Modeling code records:
'''

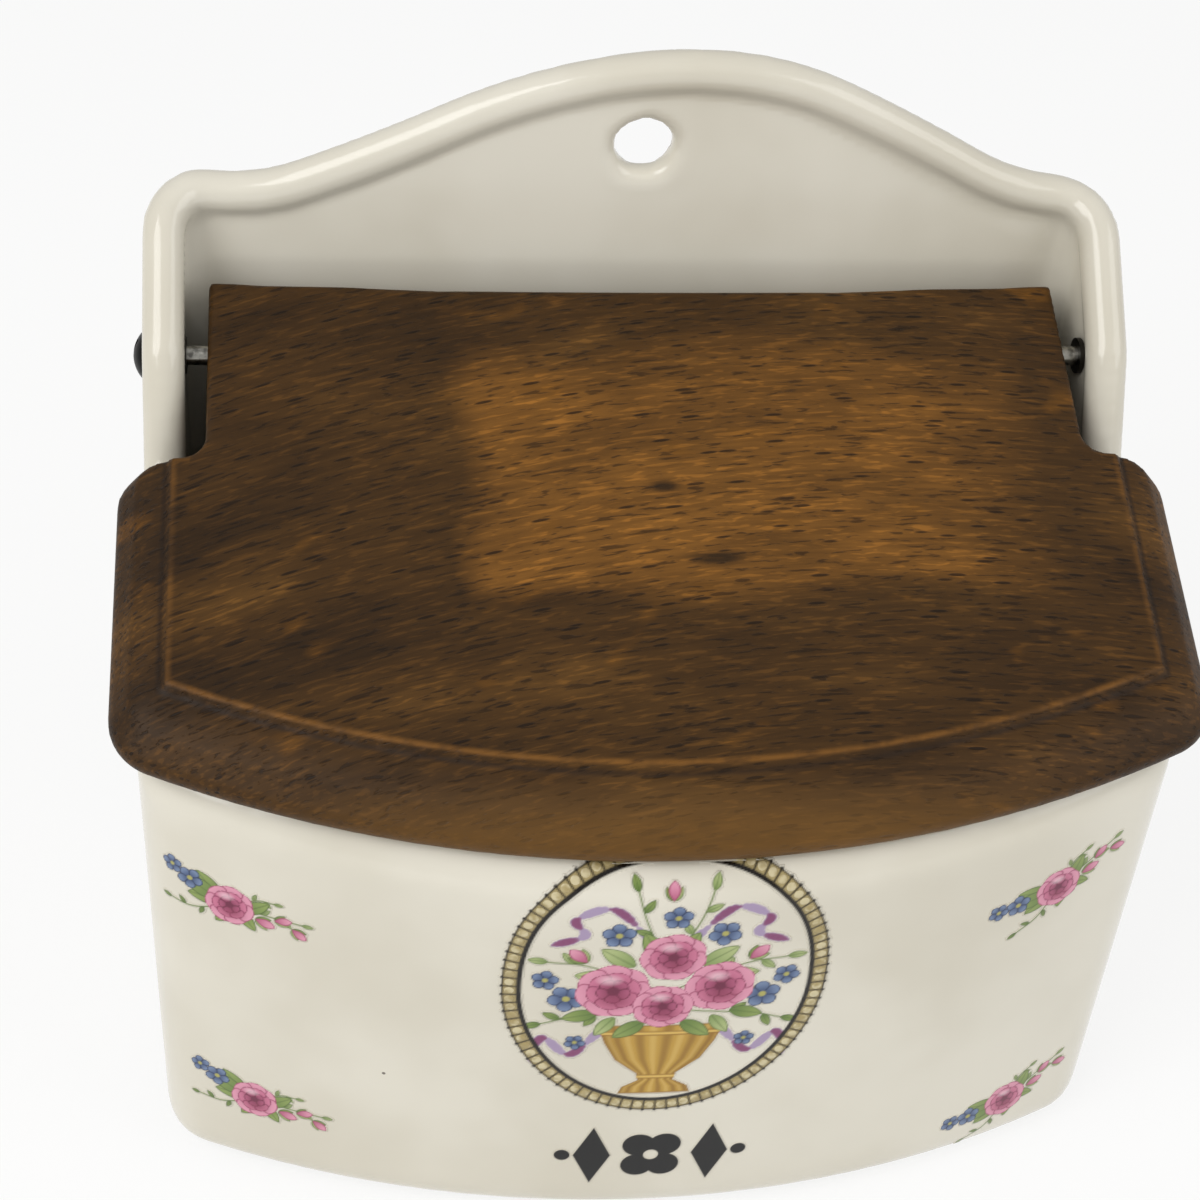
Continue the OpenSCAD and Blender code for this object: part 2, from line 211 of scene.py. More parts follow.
def printed_transfer():
    """Enamel transfer fired on the glaze: inks from the piece's own points, same gloss."""
    material, tree = new_material("printed_enamel_transfer")
    base, normal = glaze_base(tree)
    ink = add(tree, "ShaderNodeVertexColor", layer_name="ink").outputs
    # The inks are premultiplied: they hide their share of the glaze, then add their colour.
    printed = coated(
        tree, base, [(ink["Alpha"], (0, 0, 0, 1), "MIX"), (1.0, ink["Color"], "ADD")]
    )
    shader = add(
        tree,
        "ShaderNodeBsdfPrincipled",
        {
            "Base Color": printed,
            "Roughness": 0.17,
            "IOR": 1.52,
            "Specular IOR Level": 0.3,
            "Normal": normal,
        },
    )
    finish_material(tree, shader)
    return material


def printed_beads():
    """Raised straw-coloured enamel dots of the medallion's border, browner in places."""
    material, tree = new_material("straw_enamel_dots")
    place = add(tree, "ShaderNodeTexCoord").outputs["Object"]
    cloud = add(tree, "ShaderNodeTexNoise", {"Vector": place, "Scale": 1 / (2.2 * MM), "Detail": 2.0})
    straw = add(
        tree,
        "ShaderNodeValToRGB",
        {"Fac": cloud},
        stops=[(0.35, colour("#a39265")), (0.6, colour("#c9bd98"))],
    )
    shader = add(
        tree,
        "ShaderNodeBsdfPrincipled",
        {"Base Color": straw, "Roughness": 0.25, "IOR": 1.52, "Specular IOR Level": 0.3},
    )
    finish_material(tree, shader)
    return material


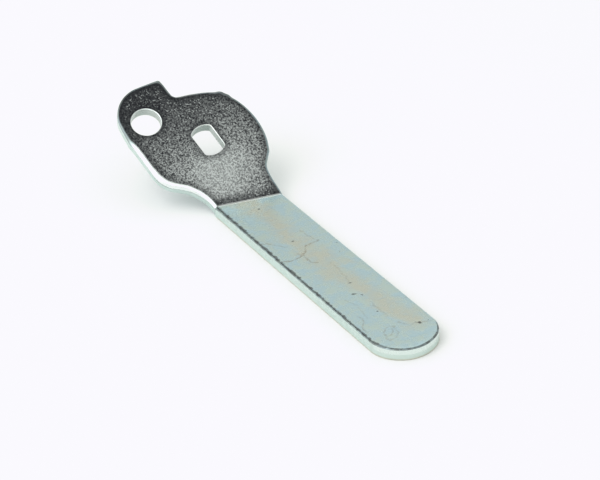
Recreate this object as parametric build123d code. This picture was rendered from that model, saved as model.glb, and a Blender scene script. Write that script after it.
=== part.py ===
from build123d import *
import math
import os

os.makedirs("parts", exist_ok=True)

# Quarter-turn plate lever, stamped from one sheet and folded once.
# Millimetres, +Z up. The underside of the straight handle lies on Z = 0 and the
# handle points along +X. The part is drawn with X = 0 at the inside line of the
# fold, and is moved at the end so that the origin is on the underside, at the
# centre of the handle's end radius.

# ---- driving dimensions -------------------------------------------------
SHEET_T = 3.0            # sheet thickness
HANDLE_W = 17.0          # width of the straight handle
HANDLE_STRAIGHT = 74.5   # fold line to the centre of the end radius
END_R = HANDLE_W / 2     # full-radius handle end
FOLD_ANGLE = 34.0        # head rises by this angle, degrees
FOLD_SKEW = 12.0         # fold line away from square to the handle, degrees
FOLD_INNER_R = 0.4       # inside radius of the fold

SLOT_CENTRE = (-19.7, -1.4)   # double-D slot centre, flat pattern
SLOT_D = 8.7             # across the round ends
SLOT_FLATS = 5.8         # across the flats
SLOT_CORNER_R = 0.5
SLOT_ANGLE = 7.0         # flats away from the handle axis, degrees

EAR_HOLE_CENTRE = (-30.7, -13.2)
EAR_HOLE_D = 7.6

ROLL_HEAD = 0.50         # rounded upper edge of the head outline
ROLL_HANDLE = 0.50       # rounded upper edge of the handle outline
ROLL_HOLES = 0.30        # rounded upper edge of both openings

# ---- frame of the tilted head ------------------------------------------
skew = math.radians(FOLD_SKEW)
tilt = math.radians(FOLD_ANGLE)
fold_dir = Vector(math.sin(skew), math.cos(skew), 0)      # along the fold line
away = Vector(-math.cos(skew), math.sin(skew), 0)         # flat, towards head
up_head = away * math.cos(tilt) + Vector(0, 0, 1) * math.sin(tilt)
fold_pt = Vector(0, 0, SHEET_T)


def flat_to_head(x, y):
    """Flat-pattern point (x, y) on the upper face of the tilted head."""
    s = x * away.X + y * away.Y
    h = x * fold_dir.X + y * fold_dir.Y
    return fold_pt + up_head * s + fold_dir * h


# The head is drawn in the flat pattern, extruded as a flat plate and then
# turned about the fold line, so both halves share one drawing.
half_w = HANDLE_W / 2
OVER = 5.0               # overlap past the fold line, trimmed off later

p_far0 = (OVER, half_w)
p_far1 = (-1.0, half_w)
p_far2 = (-3.6, half_w - 0.28)
p_far3 = (-9.0, half_w + 1.55)
p_disc_a = (-12.6, 12.15)
p_disc_b = (-28.7, 9.85)
p_nub_1 = (-29.6, 9.75)
p_nub_2 = (-31.5, 8.25)
p_nub_3 = (-31.85, 6.35)
p_disc_c = (-34.15, -2.35)
p_notch = (-34.55, -3.72)
p_stop = (-40.85, -4.55)
p_left = (-40.8, -9.6)
p_ear_b = (-31.2, -19.65)
p_ear_c = (-26.6, -19.62)
p_ear_d = (-25.4, -19.2)
p_near_a = (-16.0, -18.1)
p_near_b = (-10.4, -13.85)
p_near_c = (-0.2, -half_w)
p_near_d = (OVER, -half_w)

with BuildSketch() as head_sk:
    with BuildLine():
        Line(p_far0, p_far1)
        Line(p_far1, p_far2)
        ThreePointArc(p_far2, (-6.7, half_w + 0.15), p_far3)
        ThreePointArc(p_far3, (-10.8, 11.45), p_disc_a)
        ThreePointArc(p_disc_a, (-20.6, 12.7), p_disc_b)
        Line(p_disc_b, p_nub_1)
        Line(p_nub_1, p_nub_2)
        Line(p_nub_2, p_nub_3)
        ThreePointArc(p_nub_3, (-33.35, 1.7), p_disc_c)
        Line(p_disc_c, p_notch)
        Line(p_notch, p_stop)
        Line(p_stop, p_left)
        ThreePointArc(p_left, (-38.15, -17.05), p_ear_b)
        Line(p_ear_b, p_ear_c)
        Line(p_ear_c, p_ear_d)
        Line(p_ear_d, p_near_a)
        ThreePointArc(p_near_a, (-12.85, -16.75), p_near_b)
        ThreePointArc(p_near_b, (-6.0, -9.95), p_near_c)
        Line(p_near_c, p_near_d)
        Line(p_near_d, p_far0)
    make_face()

head_face = head_sk.sketch.faces()[0]


def corner(face, xy, r):
    v = min(face.vertices(), key=lambda q: math.hypot(q.X - xy[0], q.Y - xy[1]))
    try:
        return face.fillet_2d(r, [v])
    except Exception:
        return face


for xy, r in ((p_stop, 0.6), (p_notch, 0.9), (p_nub_1, 0.5), (p_nub_2, 0.6),
              (p_nub_3, 0.7), (p_disc_b, 0.8), (p_ear_d, 2.5), (p_ear_c, 1.5),
              (p_far2, 6.0)):
    head_face = corner(head_face, xy, r)

head_plate = extrude(head_face, SHEET_T, dir=(0, 0, 1))

# double-D slot and ear hole, cut square to the sheet
with BuildSketch() as slot_sk:
    Circle(SLOT_D / 2)
    Rectangle(SLOT_D * 1.4, SLOT_FLATS, mode=Mode.INTERSECT)
    fillet(slot_sk.vertices(), SLOT_CORNER_R)
slot_cut = extrude(slot_sk.sketch, SHEET_T + 4, dir=(0, 0, 1))
slot_cut = Pos(SLOT_CENTRE[0], SLOT_CENTRE[1], -2) * Rot(0, 0, SLOT_ANGLE) * slot_cut
hole_cut = Pos(EAR_HOLE_CENTRE[0], EAR_HOLE_CENTRE[1], SHEET_T / 2) * Cylinder(
    EAR_HOLE_D / 2, SHEET_T + 4)
head_plate = head_plate - slot_cut - hole_cut

handle_face = make_face(
    Polyline((HANDLE_STRAIGHT, half_w), (-OVER, half_w), (-OVER, -half_w),
             (HANDLE_STRAIGHT, -half_w)).edges()
    + ThreePointArc((HANDLE_STRAIGHT, -half_w), (HANDLE_STRAIGHT + END_R, 0),
                    (HANDLE_STRAIGHT, half_w)).edges()).faces()[0]
handle_plate = extrude(handle_face, SHEET_T, dir=(0, 0, 1))


def top_edges(solid, keep):
    out = []
    for e in solid.edges():
        c = e.center()
        if abs(c.Z - SHEET_T) < 1e-4 and e.bounding_box().size.Z < 1e-4 and keep(c):
            out.append(e)
    return out


def near(c, xy, r):
    return math.hypot(c.X - xy[0], c.Y - xy[1]) < r


def in_openings(c):
    return near(c, SLOT_CENTRE, SLOT_D / 2 + 0.5) or near(c, EAR_HOLE_CENTRE, EAR_HOLE_D / 2 + 0.5)


head_plate = fillet(top_edges(head_plate, in_openings), ROLL_HOLES)
head_plate = fillet(
    top_edges(head_plate, lambda c: not in_openings(c) and c.X < OVER - 0.01
              and not near(c, (OVER, 0), 1.0)), ROLL_HEAD)
handle_plate = fillet(
    top_edges(handle_plate, lambda c: c.X > -OVER + 0.01), ROLL_HANDLE)

# ---- the fold -----------------------------------------------------------
# Each plate stops where the fold begins. The cut end of the handle is swept
# round the fold's centre line to make the fold, and the head is turned about
# the fold line to meet it.
half = tilt / 2
run = FOLD_INNER_R * math.tan(half)                # fold line to each tangent
fwd = away * -1
plane_a = Plane(origin=fold_pt + fwd * run, x_dir=fold_dir, z_dir=fwd)
plane_b = Plane(origin=fold_pt + away * run, x_dir=fold_dir, z_dir=away)
handle_half = split(handle_plate, bisect_by=plane_a, keep=Keep.TOP)
head_half = split(head_plate, bisect_by=plane_b, keep=Keep.TOP)
head_half = head_half.rotate(Axis(fold_pt, fold_dir), FOLD_ANGLE)

end_face = min(handle_half.faces(),
               key=lambda f: abs((f.center() - plane_a.origin).dot(fwd))
               + (0 if abs(abs(f.normal_at(f.center()).dot(fwd)) - 1) < 1e-4 else 100))
fold_centre = fold_pt + fwd * run + Vector(0, 0, FOLD_INNER_R)
fold_piece = revolve(end_face, Axis(fold_centre, fold_dir), FOLD_ANGLE)
lever_plate = handle_half + fold_piece + head_half

solid = lever_plate.solids()[0].moved(Location((-HANDLE_STRAIGHT, 0, 0)))
solid.label = "lever_plate"
export_step(solid, "parts/lever_plate.step")

# ---- printed for the record --------------------------------------------
shift = Vector(-HANDLE_STRAIGHT, 0, 0)
head_n = fold_dir.cross(up_head)
if head_n.Z < 0:
    head_n = head_n * -1
bb = solid.bounding_box()
print("parts", handle_half.volume, fold_piece.volume, head_half.volume)
print("solids", len(lever_plate.solids()), "volume", round(solid.volume, 2))
print("bbox", bb.min, bb.max)
print("head normal", head_n)
print("slot axis point", flat_to_head(*SLOT_CENTRE) + shift - head_n * ((SHEET_T + ROLL_HOLES) / 2))
print("ear hole axis point", flat_to_head(*EAR_HOLE_CENTRE) + shift - head_n * ((SHEET_T + ROLL_HOLES) / 2))
mid_stop = ((p_notch[0] + p_stop[0]) / 2, (p_notch[1] + p_stop[1]) / 2)
ln = math.hypot(p_notch[0] - p_stop[0], p_notch[1] - p_stop[1])
stop_nx, stop_ny = -(p_notch[1] - p_stop[1]) / ln, (p_notch[0] - p_stop[0]) / ln
stop_n = flat_to_head(stop_nx, stop_ny) - fold_pt
print("stop shoulder point", flat_to_head(*mid_stop) + shift - head_n * 1.9, "normal", stop_n)
print("centre of mass", solid.center(CenterOf.MASS))
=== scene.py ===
import bpy
import math
import random
from mathutils import Matrix, Vector, kdtree, noise
from mathutils.geometry import delaunay_2d_cdt


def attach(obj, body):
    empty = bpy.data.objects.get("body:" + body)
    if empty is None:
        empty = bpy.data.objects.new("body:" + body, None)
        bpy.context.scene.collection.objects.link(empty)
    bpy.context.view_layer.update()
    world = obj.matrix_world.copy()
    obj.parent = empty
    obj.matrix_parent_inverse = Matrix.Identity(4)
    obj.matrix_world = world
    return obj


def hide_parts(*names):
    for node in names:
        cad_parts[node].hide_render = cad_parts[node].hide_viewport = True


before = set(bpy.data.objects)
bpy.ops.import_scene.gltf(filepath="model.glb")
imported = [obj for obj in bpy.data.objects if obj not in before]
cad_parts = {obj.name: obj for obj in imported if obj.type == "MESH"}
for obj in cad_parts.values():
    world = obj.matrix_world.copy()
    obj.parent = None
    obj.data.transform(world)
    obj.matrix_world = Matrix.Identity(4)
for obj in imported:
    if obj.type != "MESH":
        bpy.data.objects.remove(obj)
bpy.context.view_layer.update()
MM = 0.001
FILL = 0.96      # strength of the even light on the floor
KEY_W = 7.2     # watts of the soft key light

# ------------------------------------------------------------------ the plate
# The same drawing as the CAD part, in millimetres: X = 0 at the fold line here,
# and moved by -STRAIGHT at the end, as the CAD origin is.
T = 3.0
W2 = 8.5
STRAIGHT = 74.5
THETA = math.radians(34.0)
SKEW = math.radians(12.0)
R_IN = 0.4
FOLD = Vector((math.sin(SKEW), math.cos(SKEW)))
AWAY = Vector((-math.cos(SKEW), math.sin(SKEW)))
HALF_ARC = 0.5 * THETA * (R_IN + T / 2)      # half the drawn width of the fold
TRIM = R_IN * math.tan(THETA / 2)            # fold line to each tangent line


def line(p, q):
    n = max(2, int(math.dist(p, q) / 0.1) + 1)
    return [(p[0] + (q[0] - p[0]) * i / n, p[1] + (q[1] - p[1]) * i / n) for i in range(n)]


def arc3(p, m, q):
    ax, ay = p; bx, by = m; cx, cy = q
    d = 2 * (ax * (by - cy) + bx * (cy - ay) + cx * (ay - by))
    ux = ((ax * ax + ay * ay) * (by - cy) + (bx * bx + by * by) * (cy - ay) + (cx * cx + cy * cy) * (ay - by)) / d
    uy = ((ax * ax + ay * ay) * (cx - bx) + (bx * bx + by * by) * (ax - cx) + (cx * cx + cy * cy) * (bx - ax)) / d
    r = math.hypot(ax - ux, ay - uy)
    a0 = math.atan2(ay - uy, ax - ux)
    a1 = math.atan2(by - uy, bx - ux)
    a2 = math.atan2(cy - uy, cx - ux)
    ccw = ((a1 - a0) % (2 * math.pi)) < ((a2 - a0) % (2 * math.pi))
    sweep = (a2 - a0) % (2 * math.pi) if ccw else -((a0 - a2) % (2 * math.pi))
    n = max(4, int(abs(sweep) * r / 0.1) + 1)
    return [(ux + r * math.cos(a0 + sweep * i / n), uy + r * math.sin(a0 + sweep * i / n)) for i in range(n)]


pts = []
marks = []          # (xy, smoothing length) for the small corners


def add(seg):
    pts.extend(seg)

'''

■ **Directions for this task**: From the records above, extract exactly and only the lines that begin at the line with "stop_nx, stop_ny = -(p_notch[1]" and stop after the line with "bpy.context.scene.collection.objects.link(empty)".

■ **Answer below**:
stop_nx, stop_ny = -(p_notch[1] - p_stop[1]) / ln, (p_notch[0] - p_stop[0]) / ln
stop_n = flat_to_head(stop_nx, stop_ny) - fold_pt
print("stop shoulder point", flat_to_head(*mid_stop) + shift - head_n * 1.9, "normal", stop_n)
print("centre of mass", solid.center(CenterOf.MASS))
=== scene.py ===
import bpy
import math
import random
from mathutils import Matrix, Vector, kdtree, noise
from mathutils.geometry import delaunay_2d_cdt


def attach(obj, body):
    empty = bpy.data.objects.get("body:" + body)
    if empty is None:
        empty = bpy.data.objects.new("body:" + body, None)
        bpy.context.scene.collection.objects.link(empty)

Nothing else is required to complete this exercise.